The BLM oil and gas management program is one of the most important mineral leasing programs in the Federal government. The total value of production is over $33 billion, which generates more than $3 billion in royalty revenue annually from oil and gas leasing activities on public lands (most of which is shared with state and local governments) and nearly $1 billion in royalty revenue from activities on tribal lands (all of which goes to tribes or individual allotees).

Domestic oil and gas production has grown each year since 2009. Combined with recent declines in oil consumption, foreign oil imports now account for less than 40 percent of the oil consumed in America – the lowest level since 1988. Given the magnitude of federal and tribal production and the BLM’s statutory and management obligations, it is critically important that the BLM ensure that operators accurately measure, properly report, and account for oil and gas production on federal and Indian lands.

The proposed rule may be viewed online at: https://www.federalregister.gov/public-inspection.

The BLM encourages the public to participate in the process by submitting comments on the proposed rule by September 11, 2015. Submit comments through one of the following methods:

• Federal eRulemaking Portal: http://www.regulations.gov.
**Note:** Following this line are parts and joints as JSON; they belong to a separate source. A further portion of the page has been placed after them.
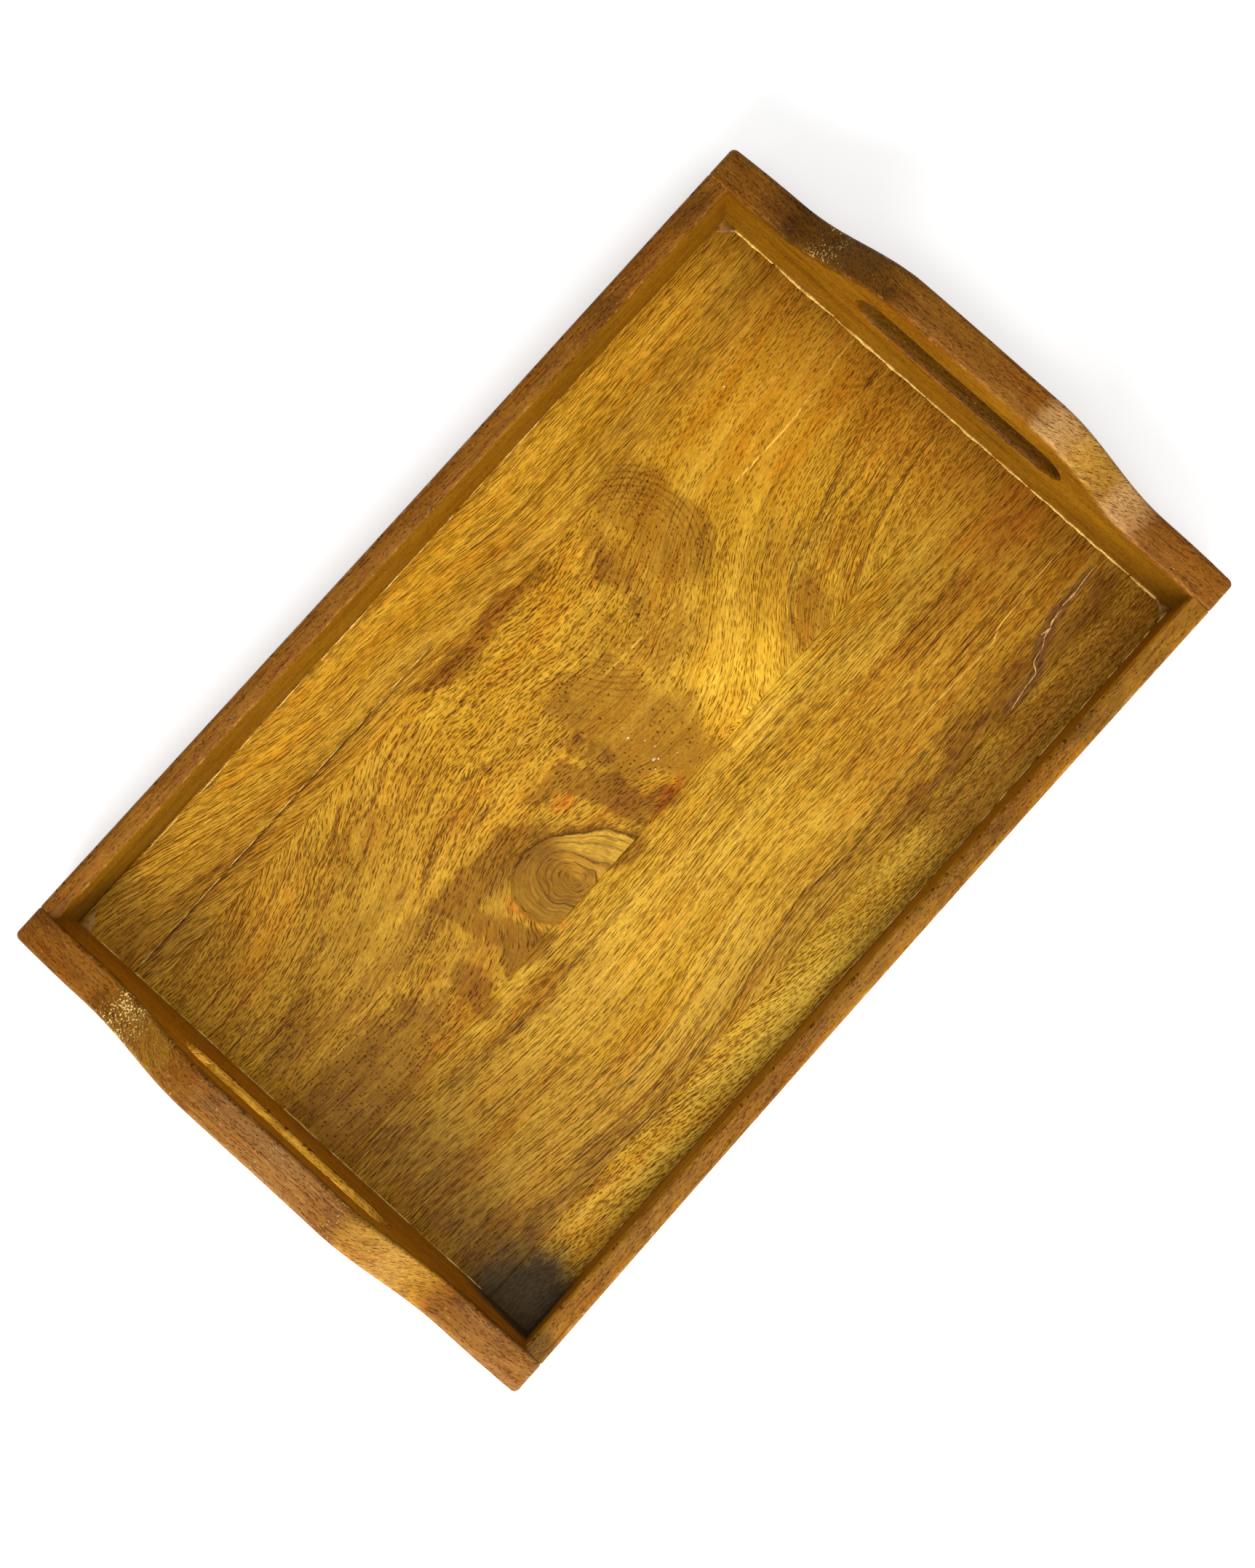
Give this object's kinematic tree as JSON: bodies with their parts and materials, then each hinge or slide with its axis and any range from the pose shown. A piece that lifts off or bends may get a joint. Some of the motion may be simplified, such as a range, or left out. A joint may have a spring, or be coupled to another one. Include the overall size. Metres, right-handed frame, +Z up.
{
  "type": "serving tray",
  "caption": "Rectangular wooden serving tray with raised end boards, rounded hand slots, low side rails and a floor of edge-glued staves.",
  "frame": {"origin": "centre of the tray's outline, on the plane that its bottom edges rest on", "axes": "+X along the tray's length towards the right end board, +Y across it towards the back side rail, +Z up"},
  "size_m": [0.4, 0.25, 0.075],
  "materials": {
    "end_wood": "satin lacquered mango wood, reddish brown with fine grain and pale specks",
    "rail_wood": "satin lacquered mango wood, reddish brown with straight fine grain",
    "floor_wood": "satin lacquered mango wood, golden ochre with dark pores, a knot and darker heartwood patches",
    "dowel_wood": "plain unfinished hardwood"
  },
  "bodies": {
    "root": {"end_board_left": "end_wood", "end_board_right": "end_wood", "side_rail_front": "rail_wood", "side_rail_back": "rail_wood", "floor_stave_1": "floor_wood", "floor_stave_2": "floor_wood", "floor_stave_3": "floor_wood", "floor_stave_4": "floor_wood", "corner_dowels": "dowel_wood"}
  },
  "joints": []
}
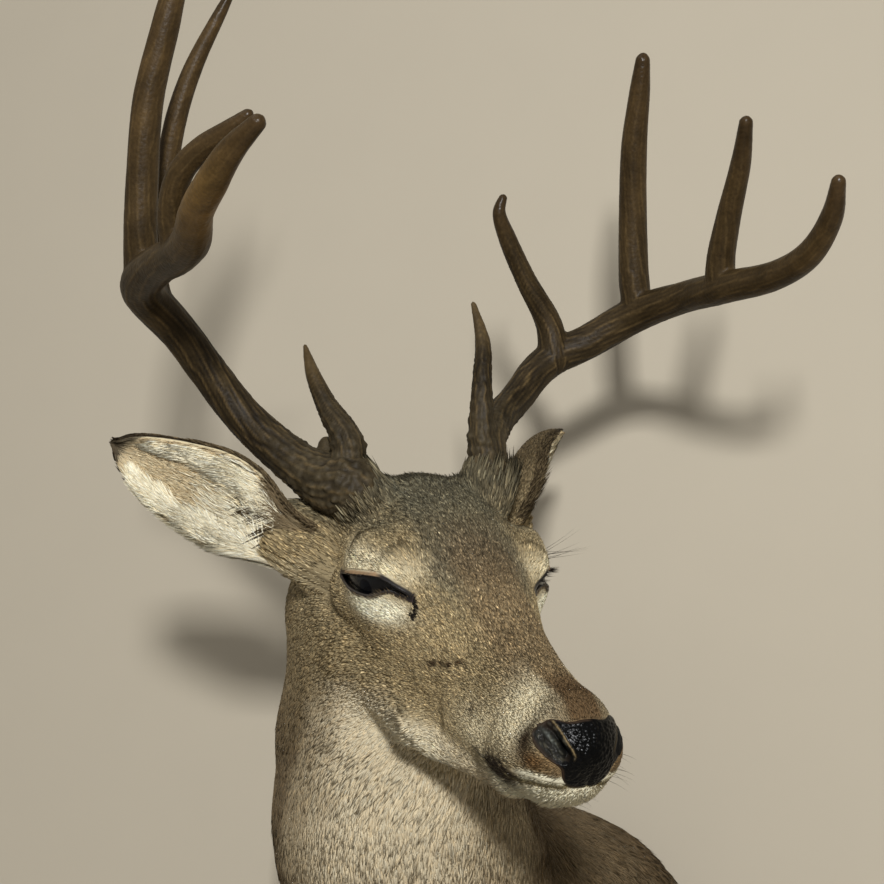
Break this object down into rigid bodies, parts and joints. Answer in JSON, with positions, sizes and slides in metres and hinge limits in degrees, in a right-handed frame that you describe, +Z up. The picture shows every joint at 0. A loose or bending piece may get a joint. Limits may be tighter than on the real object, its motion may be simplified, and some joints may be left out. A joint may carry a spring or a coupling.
{
  "type": "deer shoulder mount",
  "caption": "Life-size white-tailed buck shoulder mount: head turned and lowered on an upright neck, branching antlers, flat wooden backboard that hangs on a wall.",
  "frame": {"origin": "centre of the backboard's rear face, on the wall", "axes": "+Y into the wall, +Z up, +X along the wall to the right of someone facing the mount; the animal looks toward -Y and +X"},
  "size_m": [0.4502, 0.6265, 0.9649],
  "materials": {
    "hide": "short dense grey-brown hair",
    "ear_hide": "short hair, pale and longer inside the ear",
    "nose": "black, pebbled and wet-looking",
    "eye": "polished, very dark brown",
    "antler": "dark brown bone, grooved, worn paler at the tips",
    "backboard_wood": "satin, plain"
  },
  "bodies": {
    "root": {"backboard": "backboard_wood", "shoulders": "hide", "neck": "hide", "head": "hide", "lower_jaw": "hide", "nose_pad": "nose", "ear_left": "ear_hide", "ear_right": "ear_hide", "eye_left": "eye", "eye_right": "eye", "antler_left_beam_lower": "antler", "antler_left_beam_upper": "antler", "antler_left_brow_tine": "antler", "antler_left_second_tine": "antler", "antler_left_third_tine": "antler", "antler_left_fourth_tine": "antler", "antler_right_beam_lower": "antler", "antler_right_beam_upper": "antler", "antler_right_brow_tine": "antler", "antler_right_second_tine": "antler", "antler_right_third_tine": "antler", "antler_right_fourth_tine": "antler"}
  },
  "joints": []
}
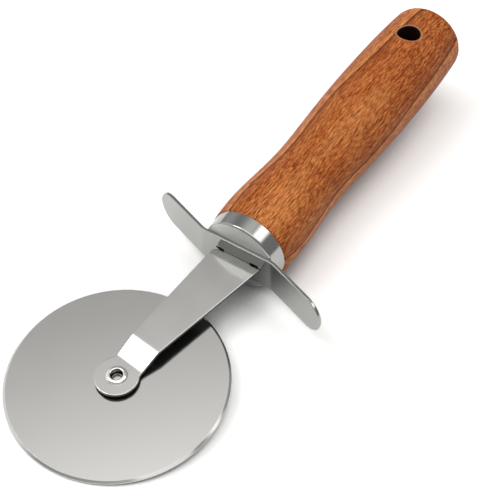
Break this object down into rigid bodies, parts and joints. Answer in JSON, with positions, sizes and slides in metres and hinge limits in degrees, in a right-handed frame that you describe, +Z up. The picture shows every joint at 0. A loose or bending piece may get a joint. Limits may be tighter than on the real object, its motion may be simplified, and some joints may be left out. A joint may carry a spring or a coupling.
{
  "type": "pizza cutter",
  "caption": "Hand-held rolling cutter: a round steel blade riveted under a cranked arm, a bent finger guard, a ferrule and a turned wooden handle with a hang hole.",
  "frame": {"origin": "on the table, under the middle of the bounding box, with the tool lying as it does when put down", "axes": "+X from the cutting wheel to the handle's butt, +Y towards the guard's swept-back wing, +Z up"},
  "size_m": [0.2111, 0.0724, 0.0352],
  "materials": {
    "wheel_steel": "fine satin polish",
    "rivet_steel": "bright",
    "washer_steel": "plain",
    "arm_steel": "satin",
    "guard_steel": "polished",
    "ferrule_steel": "polished",
    "handle_wood": "oiled beech, satin"
  },
  "bodies": {
    "frame": {"arm": "arm_steel", "axle_rivet": "rivet_steel", "spacer_washer": "washer_steel", "under_washer": "washer_steel", "finger_guard": "guard_steel", "ferrule": "ferrule_steel", "handle": "handle_wood"},
    "wheel": {"cutting_wheel": "wheel_steel"}
  },
  "joints": [
    {"name": "wheel_spin", "type": "hinge", "parent": "frame", "child": "wheel", "pos_m": [-0.07318, 0.00375, 0.0036], "axis": [-0.0926, 0, 0.9957], "continuous": true}
  ]
}
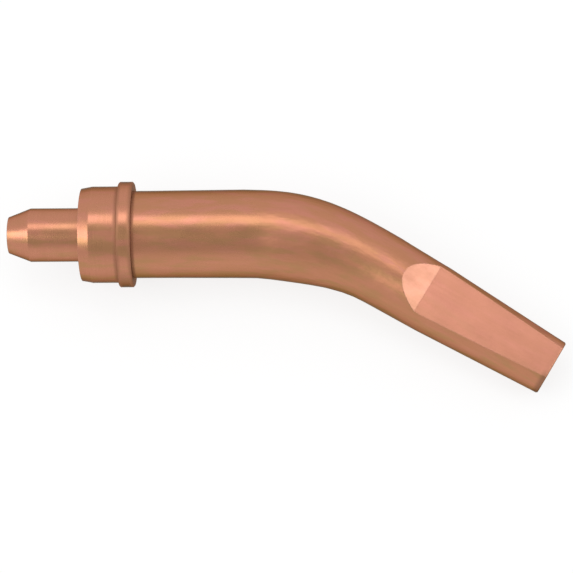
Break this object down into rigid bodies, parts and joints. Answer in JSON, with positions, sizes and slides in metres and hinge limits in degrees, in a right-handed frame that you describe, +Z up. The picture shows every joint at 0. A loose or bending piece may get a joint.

Follow the instructions at this Web site.

• Mail: U.S. Department of the Interior, Director (630), Bureau of Land Management, Mail Stop 2134 LM, 1849 C Street NW, Washington, DC 20240 Attention: Regulatory Affairs.

• Personal/messenger delivery: Bureau of Land Management, 20 M. Street SE, Room 2134 LM, Attention: Regulatory Affairs, Washington, DC 20003.

The BLM manages more than 245 million acres of public land, the most of any Federal agency. This land, known as the National System of Public Lands, is primarily located in 12 Western states, including Alaska. The BLM also administers 700 million acres of sub-surface mineral estate throughout the nation. The BLM’s mission is to manage and conserve the public lands for the use and enjoyment of present and future generations under our mandate of multiple-use and sustained yield. In Fiscal Year 2014, the BLM generated $5.2 billion in receipts from public lands.